Texas A&M University is involved in two of the three dark matter experiments — including both of the ones searching for weakly interacting dark matter particles — selected for future funding by the U.S. Department of Energy (DOE) and the National Science Foundation (NSF).

The DOE’s Office of Science and NSF’s Physics Division on July 11 announced they will back the Super Cryogenic Dark Matter Search, or SuperCDMS-SNOLAB experiment; the LUX-Zeplin experiment, or LZ; and the next iteration of the Axion Dark Matter Experiment, ADMX-Gen2. All three are classified as second-generation dark matter experiments because each will be at least 10 times as sensitive as the current standard in dark matter detection.

Texas A&M scientists are longtime collaborators in the LZ and SuperCDMS experiments, both of which are located underground and searching for WIMPs, or weakly interacting massive particles. ADMX-Gen2 will search for a different kind of dark matter particles called axions.

Texas A&M’s Robert C. Webb, holder of the Ed Rachal Chair in High-Energy Physics, is a principal investigator in LZ, which is based in South Dakota and managed by DOE’s Lawrence Berkeley National Laboratory. In addition, Texas A&M high-energy physicists Rupak Mahapatra and David Toback and condensed matter physicist H. Rusty Harris are principal investigators in SuperCDMS, now situated in Ontario, Canada and managed by another DOE power player, Fermi National Accelerator Laboratory.

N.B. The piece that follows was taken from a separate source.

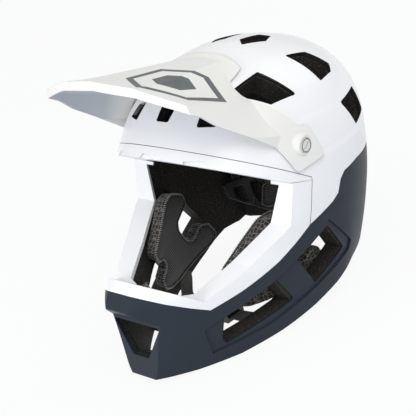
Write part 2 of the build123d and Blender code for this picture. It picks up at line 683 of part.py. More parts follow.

“The DOE and NSF have selected the programs best suited to take the hunt for these elusive particles to the next level of sensitivity, and Texas A&M is involved with two of them,” Webb said. “This is a very exciting time for dark matter research, and both teams are hopeful that going to this next level of sensitivity will enhance our chances of discovering these objects.”